#### Exercise brief
Copy each line exactly. Leave nothing out.

#### Recorded data
++++++++++

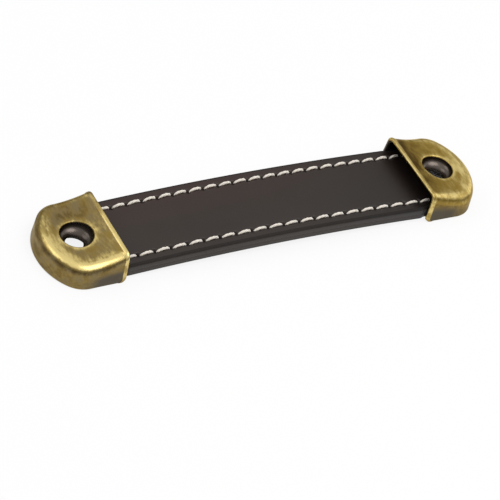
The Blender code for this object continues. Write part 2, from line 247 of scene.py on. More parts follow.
def antique_brass():
    """Zinc die casting, brass plated, blackened, then rubbed back on a soft wheel and lacquered. The high
    edges come up pale gold, the flats stay mottled between ochre and grey, and the recesses stay dark."""
    material, tree, shader, spot = start_finish("antique_brass_plate")
    rub = add_node(tree, "Attribute", attribute_name="rub")["Fac"]
    black = add_node(tree, "Attribute", attribute_name="black")["Fac"]

    # Blotches left by the blackening bath, 2 mm wide and drawn out to 3 mm by the wheel
    drawn = add_node(tree, "Mapping", {"Vector": spot, "Scale": (0.5, 0.3, 0.5)})[0]
    clouds = add_node(tree, "TexNoise", {"Vector": drawn, "Scale": 1.0, "Detail": 5})[0]
    # Marks of the wheel, run across the cap, 0.45 mm wide, and the casting's grain, 0.3 mm across. Both are
    # drawn coarser than the real ones, to show
    across = add_node(tree, "Mapping", {"Vector": spot, "Scale": (2.2, 0.7, 2.2)})[0]
    streaks = add_node(tree, "TexNoise", {"Vector": across, "Scale": 1.0, "Detail": 4})[0]
    grain = add_node(tree, "TexNoise", {"Vector": spot, "Scale": 3.5, "Detail": 4})[0]

    # The level of wear: how rubbed the place is, give or take the wheel's marks and the blotches
    worn = add_node(tree, "Math", {0: streaks, 1: 0.6, 2: clouds}, operation="MULTIPLY_ADD")[0]
    worn = add_node(tree, "MapRange", {0: worn, 1: 0.6, 2: 1.02, 3: -0.14, 4: 0.14}, **SMOOTH)[0]
    reached = add_node(tree, "MapRange", {0: rub, 2: 0.2}, **SMOOTH)[0]
    level = add_node(tree, "Math", {0: worn, 1: reached, 2: rub}, operation="MULTIPLY_ADD")[0]
    ochre = add_node(tree, "MapRange", {0: level, 2: 0.5}, **SMOOTH)[0]
    gold = add_node(tree, "MapRange", {0: level, 1: 0.45}, **SMOOTH)[0]
    colour = add_node(tree, "Mix", {0: ochre, 6: linear("#4C360A"), 7: linear("#9D8239")}, **COLOURS)[2]
    colour = add_node(tree, "Mix", {0: gold, 6: colour, 7: linear("#E4CE88")}, **COLOURS)[2]

    # The bath's grey stays on the lower wall, where the wheel hardly reached, and it is painted darker
    # towards the foot as painted shade. It reaches higher towards the mouth, but not onto the bead
    axes = add_node(tree, "SeparateXYZ", {0: spot})
    from_middle = add_node(tree, "Math", {0: axes["X"]}, operation="ABSOLUTE")[0]
    height = {0: from_middle, 1: 0.14, 2: axes["Z"]}
    height = add_node(tree, "Math", height, operation="MULTIPLY_ADD")[0]
    low_wall = add_node(tree, "MapRange", {0: height, 1: 8.3, 2: 11.6, 3: 1.0, 4: 0.0}, **SMOOTH)[0]
    near_mouth = add_node(tree, "MapRange", {0: from_middle, 1: 46.0, 2: 52.0, 3: 1.0, 4: 0.45}, **SMOOTH)[0]
    off_bead = add_node(tree, "MapRange", {0: rub, 1: 0.5, 2: 0.62, 3: 1.0, 4: 0.0}, **SMOOTH)[0]
    for part in (near_mouth, off_bead):
        low_wall = add_node(tree, "Math", {0: low_wall, 1: part}, operation="MULTIPLY")[0]
    # It stays in the blotches too, most of all on the left cap, and goes where the wear is deep
    blotches = add_node(tree, "MapRange", {0: clouds, 1: 0.3, 2: 0.68, 3: 0.3}, **SMOOTH)[0]
    leftward = add_node(tree, "MapRange", {0: axes["X"], 1: -40.0, 2: 40.0, 3: 0.75, 4: 0.12}, **SMOOTH)[0]
    blotches = add_node(tree, "Math", {0: blotches, 1: leftward}, operation="MULTIPLY")[0]
    grey = add_node(tree, "Math", {0: blotches, 1: low_wall}, operation="MAXIMUM")[0]
    unworn = add_node(tree, "MapRange", {0: level, 1: 0.5, 2: 0.85, 3: 1.0, 4: 0.0}, **SMOOTH)[0]
    outside = add_node(tree, "MapRange", {0: rub, 1: 0.05, 2: 0.2}, **SMOOTH)[0]
    for part in (unworn, outside):
        grey = add_node(tree, "Math", {0: grey, 1: part}, operation="MULTIPLY")[0]
    # The grey darkens towards the foot: painted shade
    bath_grey_and_shade = add_node(tree, "Mix", {0: low_wall, 6: linear("#7C7056"), 7: linear("#544E45")}, **COLOURS)[2]
    colour = add_node(tree, "Mix", {0: grey, 6: colour, 7: bath_grey_and_shade}, **COLOURS)[2]
    # Half black is the satin black of the dish, full black is the untouched inside. Between them lies the
    # dish's side towards the mouth, painted darker as painted shade
    satin = add_node(tree, "MapRange", {0: black, 2: 0.5}, **SMOOTH)[0]
    inside = add_node(tree, "MapRange", {0: black, 1: 0.5}, **SMOOTH)[0]
    colour = add_node(tree, "Mix", {0: satin, 6: colour, 7: linear("#5F5650")}, **COLOURS)[2]
    colour = add_node(tree, "Mix", {0: inside, 6: colour, 7: linear("#0B0807")}, **COLOURS)[2]

    relief = add_node(tree, "Math", {0: streaks, 1: 0.3, 2: grain}, operation="MULTIPLY_ADD")[0]
    relief = add_node(tree, "Math", {0: clouds, 1: 8.0, 2: relief}, operation="MULTIPLY_ADD")[0]
    finish_surface(tree, shader, colour, relief, 0.16, 0.04 * MM)
    # The rubbed places are smoother, the grain roughens all, and the satin black of the dish shines
    dull = add_node(tree, "MapRange", {0: level, 3: 0.46, 4: 0.34}, **SMOOTH)[0]
    dull = add_node(tree, "Math", {0: grain, 1: 0.14, 2: dull}, operation="MULTIPLY_ADD")[0]
    dull = add_node(tree, "Math", {0: black, 1: -0.3, 2: dull}, operation="MULTIPLY_ADD")[0]
    dull = add_node(tree, "Math", {0: dull, 1: 0.07}, operation="SUBTRACT")[0]
    tree.links.new(dull, shader.inputs["Roughness"])
    metal = add_node(tree, "Math", {0: inside, 1: -0.8, 2: 1.0}, operation="MULTIPLY_ADD")[0]
    tree.links.new(metal, shader.inputs["Metallic"])
    # The plate stays warm where it is seen at a low angle, and the lacquer over it is thin
    shader.inputs["Specular Tint"].default_value = linear("#F3E7CB")
    shader.inputs["Coat Weight"].default_value = 0.12
    shader.inputs["Coat Roughness"].default_value = 0.2
    return material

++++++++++

#### Solution to the problem
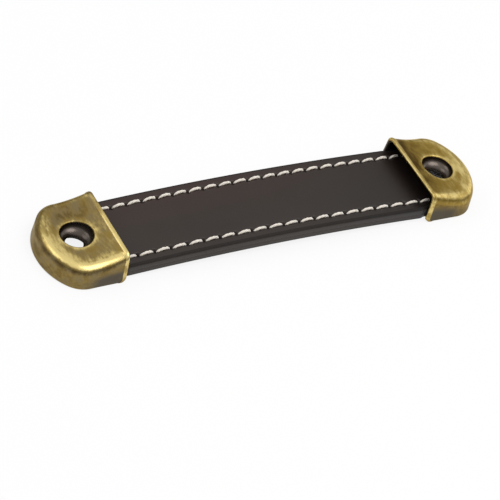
The Blender code for this object continues. Write part 2, from line 247 of scene.py on. More parts follow.
def antique_brass():
    """Zinc die casting, brass plated, blackened, then rubbed back on a soft wheel and lacquered. The high
    edges come up pale gold, the flats stay mottled between ochre and grey, and the recesses stay dark."""
    material, tree, shader, spot = start_finish("antique_brass_plate")
    rub = add_node(tree, "Attribute", attribute_name="rub")["Fac"]
    black = add_node(tree, "Attribute", attribute_name="black")["Fac"]

    # Blotches left by the blackening bath, 2 mm wide and drawn out to 3 mm by the wheel
    drawn = add_node(tree, "Mapping", {"Vector": spot, "Scale": (0.5, 0.3, 0.5)})[0]
    clouds = add_node(tree, "TexNoise", {"Vector": drawn, "Scale": 1.0, "Detail": 5})[0]
    # Marks of the wheel, run across the cap, 0.45 mm wide, and the casting's grain, 0.3 mm across. Both are
    # drawn coarser than the real ones, to show
    across = add_node(tree, "Mapping", {"Vector": spot, "Scale": (2.2, 0.7, 2.2)})[0]
    streaks = add_node(tree, "TexNoise", {"Vector": across, "Scale": 1.0, "Detail": 4})[0]
    grain = add_node(tree, "TexNoise", {"Vector": spot, "Scale": 3.5, "Detail": 4})[0]

    # The level of wear: how rubbed the place is, give or take the wheel's marks and the blotches
    worn = add_node(tree, "Math", {0: streaks, 1: 0.6, 2: clouds}, operation="MULTIPLY_ADD")[0]
    worn = add_node(tree, "MapRange", {0: worn, 1: 0.6, 2: 1.02, 3: -0.14, 4: 0.14}, **SMOOTH)[0]
    reached = add_node(tree, "MapRange", {0: rub, 2: 0.2}, **SMOOTH)[0]
    level = add_node(tree, "Math", {0: worn, 1: reached, 2: rub}, operation="MULTIPLY_ADD")[0]
    ochre = add_node(tree, "MapRange", {0: level, 2: 0.5}, **SMOOTH)[0]
    gold = add_node(tree, "MapRange", {0: level, 1: 0.45}, **SMOOTH)[0]
    colour = add_node(tree, "Mix", {0: ochre, 6: linear("#4C360A"), 7: linear("#9D8239")}, **COLOURS)[2]
    colour = add_node(tree, "Mix", {0: gold, 6: colour, 7: linear("#E4CE88")}, **COLOURS)[2]

    # The bath's grey stays on the lower wall, where the wheel hardly reached, and it is painted darker
    # towards the foot as painted shade. It reaches higher towards the mouth, but not onto the bead
    axes = add_node(tree, "SeparateXYZ", {0: spot})
    from_middle = add_node(tree, "Math", {0: axes["X"]}, operation="ABSOLUTE")[0]
    height = {0: from_middle, 1: 0.14, 2: axes["Z"]}
    height = add_node(tree, "Math", height, operation="MULTIPLY_ADD")[0]
    low_wall = add_node(tree, "MapRange", {0: height, 1: 8.3, 2: 11.6, 3: 1.0, 4: 0.0}, **SMOOTH)[0]
    near_mouth = add_node(tree, "MapRange", {0: from_middle, 1: 46.0, 2: 52.0, 3: 1.0, 4: 0.45}, **SMOOTH)[0]
    off_bead = add_node(tree, "MapRange", {0: rub, 1: 0.5, 2: 0.62, 3: 1.0, 4: 0.0}, **SMOOTH)[0]
    for part in (near_mouth, off_bead):
        low_wall = add_node(tree, "Math", {0: low_wall, 1: part}, operation="MULTIPLY")[0]
    # It stays in the blotches too, most of all on the left cap, and goes where the wear is deep
    blotches = add_node(tree, "MapRange", {0: clouds, 1: 0.3, 2: 0.68, 3: 0.3}, **SMOOTH)[0]
    leftward = add_node(tree, "MapRange", {0: axes["X"], 1: -40.0, 2: 40.0, 3: 0.75, 4: 0.12}, **SMOOTH)[0]
    blotches = add_node(tree, "Math", {0: blotches, 1: leftward}, operation="MULTIPLY")[0]
    grey = add_node(tree, "Math", {0: blotches, 1: low_wall}, operation="MAXIMUM")[0]
    unworn = add_node(tree, "MapRange", {0: level, 1: 0.5, 2: 0.85, 3: 1.0, 4: 0.0}, **SMOOTH)[0]
    outside = add_node(tree, "MapRange", {0: rub, 1: 0.05, 2: 0.2}, **SMOOTH)[0]
    for part in (unworn, outside):
        grey = add_node(tree, "Math", {0: grey, 1: part}, operation="MULTIPLY")[0]
    # The grey darkens towards the foot: painted shade
    bath_grey_and_shade = add_node(tree, "Mix", {0: low_wall, 6: linear("#7C7056"), 7: linear("#544E45")}, **COLOURS)[2]
    colour = add_node(tree, "Mix", {0: grey, 6: colour, 7: bath_grey_and_shade}, **COLOURS)[2]
    # Half black is the satin black of the dish, full black is the untouched inside. Between them lies the
    # dish's side towards the mouth, painted darker as painted shade
    satin = add_node(tree, "MapRange", {0: black, 2: 0.5}, **SMOOTH)[0]
    inside = add_node(tree, "MapRange", {0: black, 1: 0.5}, **SMOOTH)[0]
    colour = add_node(tree, "Mix", {0: satin, 6: colour, 7: linear("#5F5650")}, **COLOURS)[2]
    colour = add_node(tree, "Mix", {0: inside, 6: colour, 7: linear("#0B0807")}, **COLOURS)[2]

    relief = add_node(tree, "Math", {0: streaks, 1: 0.3, 2: grain}, operation="MULTIPLY_ADD")[0]
    relief = add_node(tree, "Math", {0: clouds, 1: 8.0, 2: relief}, operation="MULTIPLY_ADD")[0]
    finish_surface(tree, shader, colour, relief, 0.16, 0.04 * MM)
    # The rubbed places are smoother, the grain roughens all, and the satin black of the dish shines
    dull = add_node(tree, "MapRange", {0: level, 3: 0.46, 4: 0.34}, **SMOOTH)[0]
    dull = add_node(tree, "Math", {0: grain, 1: 0.14, 2: dull}, operation="MULTIPLY_ADD")[0]
    dull = add_node(tree, "Math", {0: black, 1: -0.3, 2: dull}, operation="MULTIPLY_ADD")[0]
    dull = add_node(tree, "Math", {0: dull, 1: 0.07}, operation="SUBTRACT")[0]
    tree.links.new(dull, shader.inputs["Roughness"])
    metal = add_node(tree, "Math", {0: inside, 1: -0.8, 2: 1.0}, operation="MULTIPLY_ADD")[0]
    tree.links.new(metal, shader.inputs["Metallic"])
    # The plate stays warm where it is seen at a low angle, and the lacquer over it is thin
    shader.inputs["Specular Tint"].default_value = linear("#F3E7CB")
    shader.inputs["Coat Weight"].default_value = 0.12
    shader.inputs["Coat Roughness"].default_value = 0.2
    return material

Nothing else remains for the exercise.